Obvious right? But, it’s easier than you think to pay late. And here’s something you may not know. You do not get a ding on your credit report for being one day late. This only happens when you are 30 days or more late. But don’t cut it too close, especially if you mail your payments in.

Also, keep in mind that credit cards, personal loans, auto loans and home loans are the most important bills to pay on time. Rent, utility, phone and cable payments usually don’t get reported, so they have no effect – positive or negative — on your credit score.  Of course, you may face other consequences like late fees or disconnection, so if you’re in a bind financially, make sure you make the smart choice. Keeping your power on may trump having a high credit score.

Avoid the Seven-Year Slump

If you make a late payment, it stays on your report for seven years. But here’s an inside secret many don’t know. It usually stops affecting your credit as time goes by. The first 24 months is the key time frame. How you’ve managed your payments has the most impact during the first two years on your credit report.

Factor 2: Use Your Credit Limits Wisely

The next big thing to worry about is your available credit and how much of it you use. Not many insiders will tell you this, but credit reports were actually created to make sure consumers paid their credit cards on time.

A credit card is an unsecured debt, which means the debt is not backed by anything like a car or a home. If you fail to pay a car or home loan, the bank comes and takes your asset – in this case the car or home you bought.

But what happens if you don’t pay your credit card? The bank can’t take that trip you took last month, the gas you put in your car a week ago, or the groceries you bought yesterday. All they can do is ding your credit – and penalize you by making it harder for you to get credit next time or at a decent interest rate.

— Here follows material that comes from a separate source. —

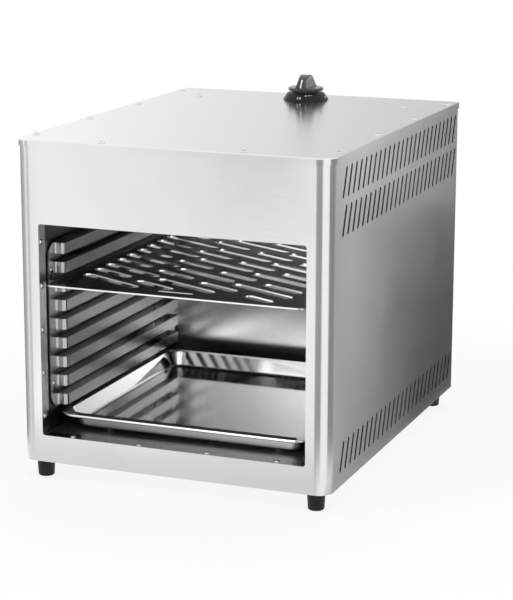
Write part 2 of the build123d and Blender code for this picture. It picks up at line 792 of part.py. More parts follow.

Credit Cards Are a Big Deal When It Comes to Your Credit Report

That’s why credit cards are weighted so heavily in your credit score. In fact, they affect 30 percent of your score. What’s the only factor more important? You guessed it…paying your bills on time, which accounts for 35 percent of your score.

Paying your credit card on time falls under the previous factor, but credit utilization or how much of your available credit you actually use falls under this one.

Here’s how it works. Every credit card has a credit limit. This is the amount of money you can access. It might be $500, $1,000, or in some rare cases $50,000 or more. But this is all the credit you have to use. If you have a$500 credit limit, you can’t use the card to buy something that costs a $1,000.

You might be able to go a little over your limit, but not much. And if you do go over it, you’ll pay a hefty over-the-limit fee.

Explaining Credit Utilization

Let’s use $1,000 for an example because it is a good round number. If you carry a balance or charge $300 on the card, you’ve used 30 percent of your available credit. (300 is 30 percent of 1,000). According to your credit report, you have a credit utilization ratio of 30 percent.

Thirty percent credit utilization is thought to be the “magic” level by many credit- scoring experts. Go above that level and you get penalized. Stay below it and you get rewarded. Also, the higher you go above 30 percent, the more you get penalized and your score drops. The lower you drop below it the more your score goes up.

Before you do anything else to raise your credit score and improve your interest rates, get these two things right. If you do, you’ll be way ahead of most borrowers when it comes having a high score and qualifying for credit cards and loans.